If a blood donor consumes food with high fat content such as oily foods which are fried or deep fried before blood donation it can lead to a transient rise in the triglycerides or cholesterol levels resulting in lipemic blood. The plasma and platelets obtained from lipemic blood are normally discarded.
After centrifugation of donated blood the plasma usually appears as a clear, pale yellow color. Lipemic blood occurs because chylomicrons are big particles and scatter light. When the concentration of chylomicrons is high, light is scattered producing a milky color. This condition is called lipemia. Chylomicrons consist of mainly triglycerides and a small amount of cholesterol.
Dietary fat is broken down and absorbed by the small intestine. Chylomicrons are then formed in the cells of the small intestine and secreted into the bloodstream. When the concentration of chylomicrons in the blood reaches a certain level the plasma which is normally light yellow in color will turn milky. This is called lipemia. At a high concentration of chylomicrons the plasma appears like milk with a tinge of pink. It is also turbid and opaque.

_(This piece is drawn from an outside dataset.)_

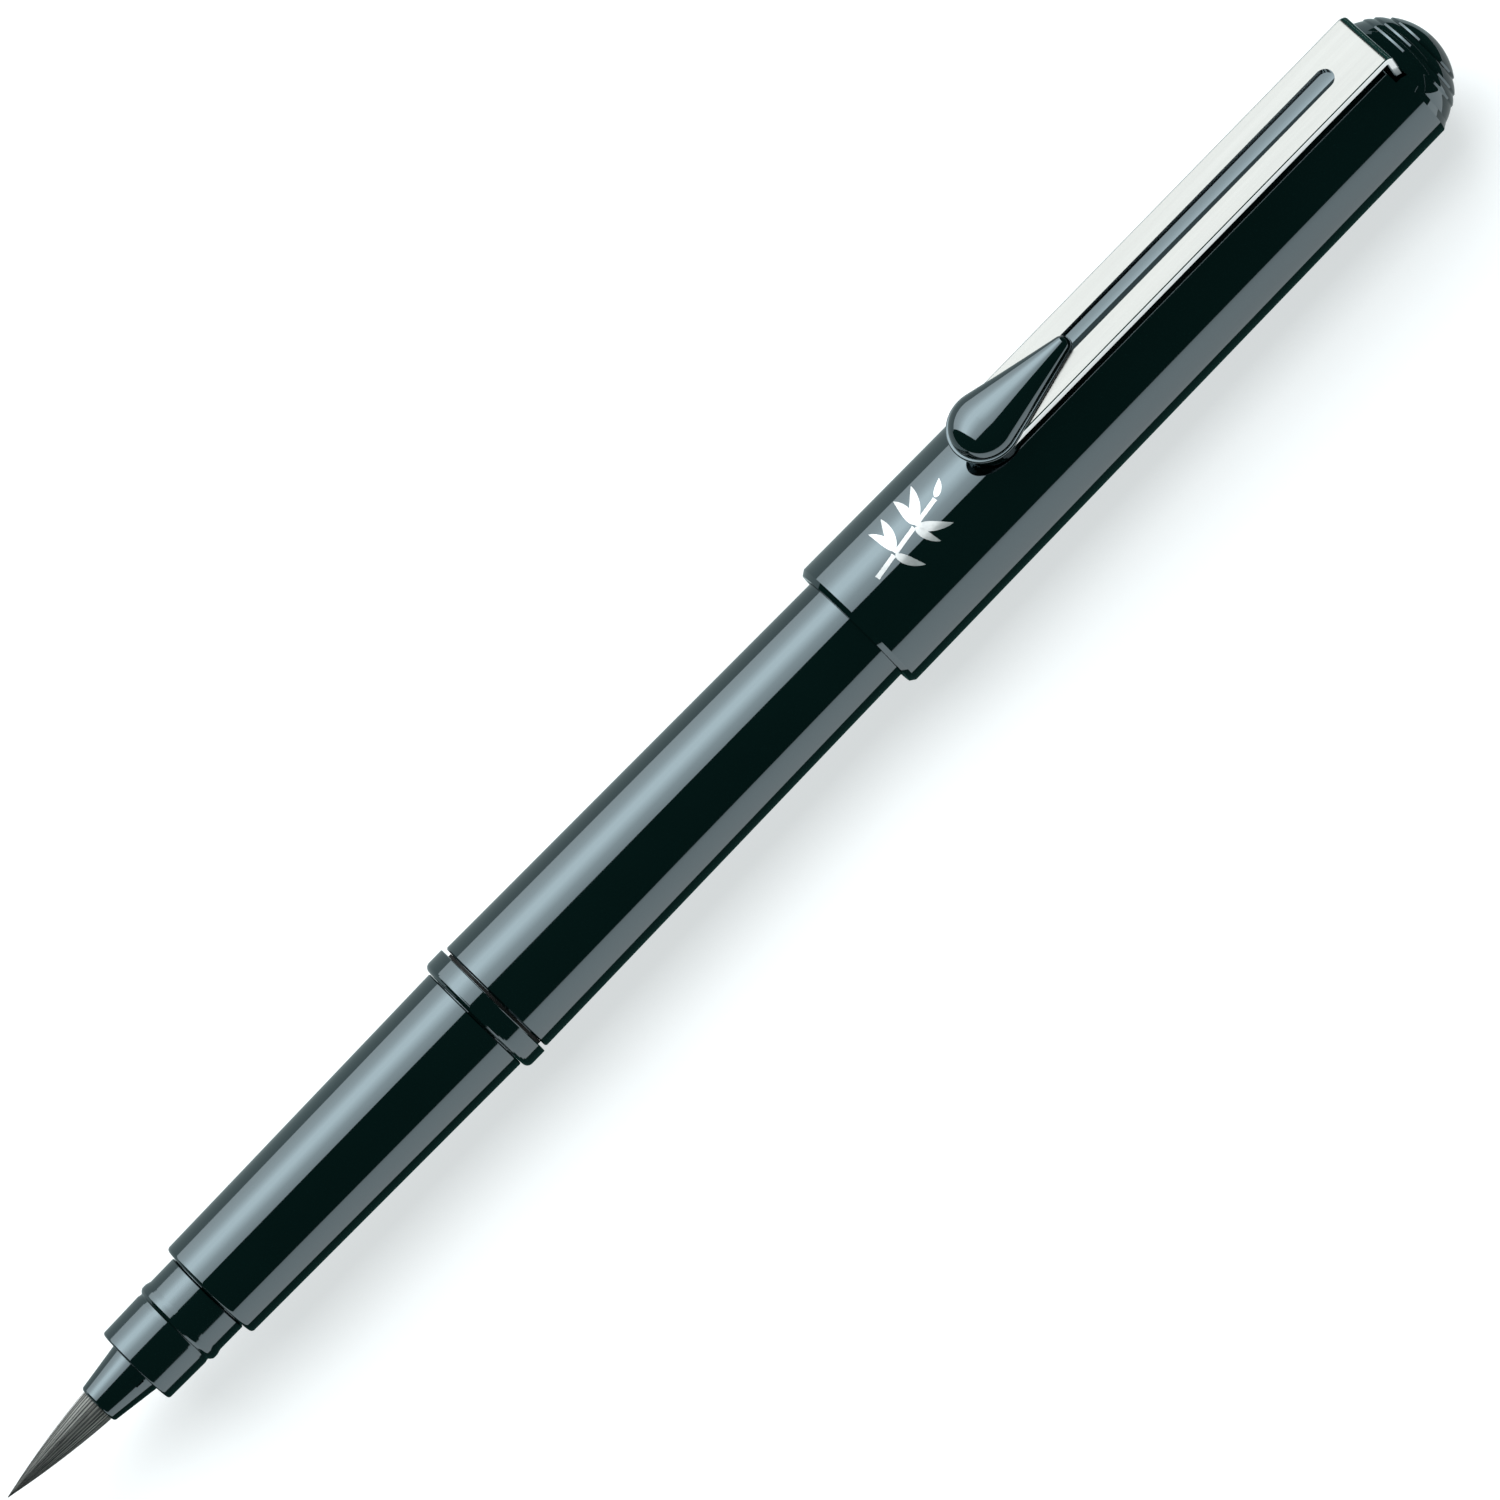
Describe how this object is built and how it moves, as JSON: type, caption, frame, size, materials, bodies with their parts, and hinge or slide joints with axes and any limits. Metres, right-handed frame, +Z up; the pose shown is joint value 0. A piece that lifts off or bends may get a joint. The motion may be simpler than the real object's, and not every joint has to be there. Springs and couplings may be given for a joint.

Lipemia is a normal physiological condition. Dietary fat is absorbed by the cells lining the intestinal wall and secreted into the bloodstream as chylomicrons which cause lipemia. Generally, the level of chylomicrons in blood is proportional to the dietary fat intake. Its level reaches the peak 2 to 4 hours after a meal and returns to the fasting level after 8 to 10 hours. So, avoid taking food with high fat content the night before your blood donation.
Lipemia does not affect blood safety. However, the appearance of lipemic plasma does not conform to the appearance of normal plasma. The Macao Blood Transfusion Service will discard plasma and platelets components which are markedly lipemic but the red blood cells can still be used for transfusion.
The increase in chylomicrons in the blood is a transient phenomenon. This condition can be improved by maintaining a healthy diet. Only a few individuals with persistent lipemia will need medical consultation. If a blood donor is found to have lipemia repeatedly but the intake of high dietary fat and consumption of alcohol are excluded as the causes of lipemia, it is possible that there is a disorder in the fat metabolism function of the liver or in the function of the enzyme lipoprotein lipase. The doctor at MBTS will follow up with the blood donor and refer the blood donor to a health center or a hospital for further investigation.